La memoria e la conoscenza sono gli elementi che definiscono l’azione umana, riconosciuti come parte integrante della personalità, nonché le funzioni esecutive dell’azione umana, che governano ed esprimono l’identità. Esse possono venir meno a causa della demenza, scrive David Keck in un’altra esplorazione filosofica della malattia. Ma la cultura è anch’essa memoria, e spesso soggetta a manipolazione collettiva e alterazione politica.

Gli oggetti del passato rappresentano i tentativi di chi governa di legittimare il proprio potere e dominare sulle memorie del futuro“, afferma Keck, citando Foucault e altri esempi. “La libertà e la memoria sono inseparabili. Esiste un forte potenziale politico nella manipolazione dei ricordi. Il primo compito di una rivoluzione è riscrivere il passato“. Lo Stato Islamico si sta appropriando di quel passato sulla base di una teologia perversa, insistendo sul fatto che la fondazione del califfato rende obsoleta qualsiasi storia precedente dell’impresa umana.

“Non è questione di manufatti”

La “guerra alla storia” dello Stato Islamico, come espressa finora, manifesta l’intenzione di cancellare l’identità. Altri casi nell’era moderna includono la distruzione dei Buddha di Bamiyan da parte dei Talebani nel 2001, o gli attacchi del 2012 a Timbuctù, dove gli estremisti islamici del Mali distrussero una moschea del XV secolo e 4000 antichi manoscritti di legge, filosofia, astronomia e storia. L’archeologia stessa può essere associata, come nel conflitto israelo-palestinese, alla dimostrazione di diritti terrieri. Nella Cina, Messico e India dei nostri giorni i reperti storici comunicano una conoscenza degli antichi conquistatori, il cui nichilismo non ha alcun posto nel nostro mondo.

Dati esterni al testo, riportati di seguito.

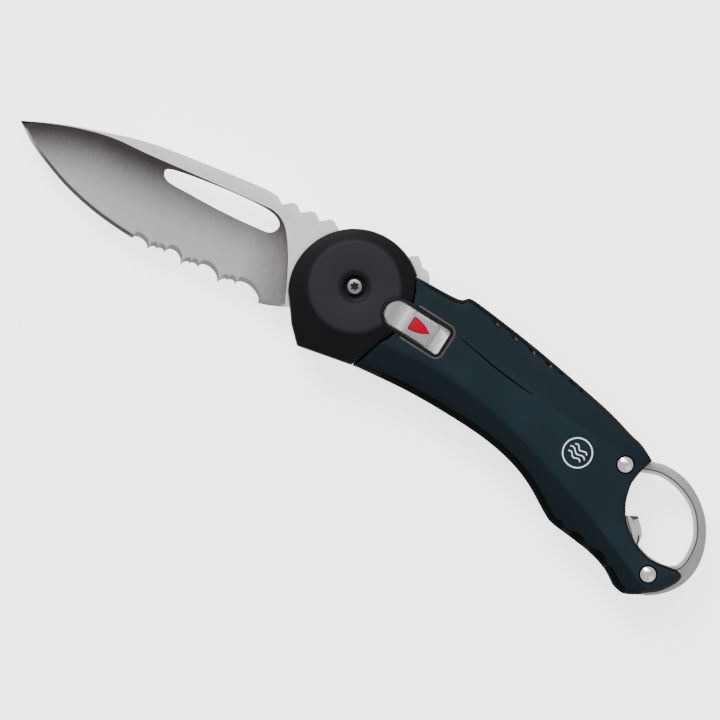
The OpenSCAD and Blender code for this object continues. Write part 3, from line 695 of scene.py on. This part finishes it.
teal = Finish("scale_teal", Specular_IOR_Level=0.12)
teal_grain = teal.noise(4.5, detail=4)
teal_cloud = teal.noise(0.09, detail=3)
teal_scuff = teal.noise(0.7, (1.0, 0.15, 1.0), 0.5, detail=5).between(0.62, 0.8)
teal_run, teal_rise = teal.along("X"), teal.along("Y")
lower_fold = ((teal_run * 3.875e-05 - 0.009853) * teal_run + 0.27933) * teal_run - 10.814
upper_fold = (teal_run * 0.0006756 - 0.2809) * teal_run + 5.7831
# Painted shade: the teal is painted darker above the upper fold, below the lower fold and more towards the
# lower rim.
under_fold = (lower_fold - teal_rise).between(-0.5, 0.9)
towards_rim = (lower_fold - teal_rise).between(2.0, 7.5)
over_fold = (teal_rise - upper_fold).between(-0.6, 1.6)
teal_face = teal.mix(teal_cloud.between(0.3, 0.7), (0.0025, 0.0090, 0.0130), (0.0040, 0.0128, 0.0175))
teal_painted_shade = teal.mix(over_fold * 0.8, teal_face, (0.0008, 0.0064, 0.0100))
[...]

Nonostante studiosi e intellettuali – forze culturali il cui dissenso lo Stato Islamico cerca di cancellare – piangano la distruzione di Mosul e Palmira, le città sono inseparabili dalle vite distrutte di persone che cercano riparo dalla “monocultura fascista“. La loro capacità di preservare la memoria e l’identità culturale in tutta la sua complessità, di condividere la storia e proteggere la sua narrazione, assume il ruolo di una verità sacra concessa a chi è testimone. Il patrimonio mondiale si preserva all’interno di questa testimonianza. Alla fine, lo Stato Islamico potrà essere zittito dal potere di salvaguardia a livello sia personale che politico.

Non è questione di manufatti“, affermava Zainab Bahrani, archeologo della Columbia University, in un’intervista dello scorso marzo al Boston Globe. Riguarda piuttosto il diritto di un popolo ad esistere – e perseguire la protezione a tutti i costi della propria storia e dei propri contributi culturali, attraverso quel “paesaggio dannato” della memoria.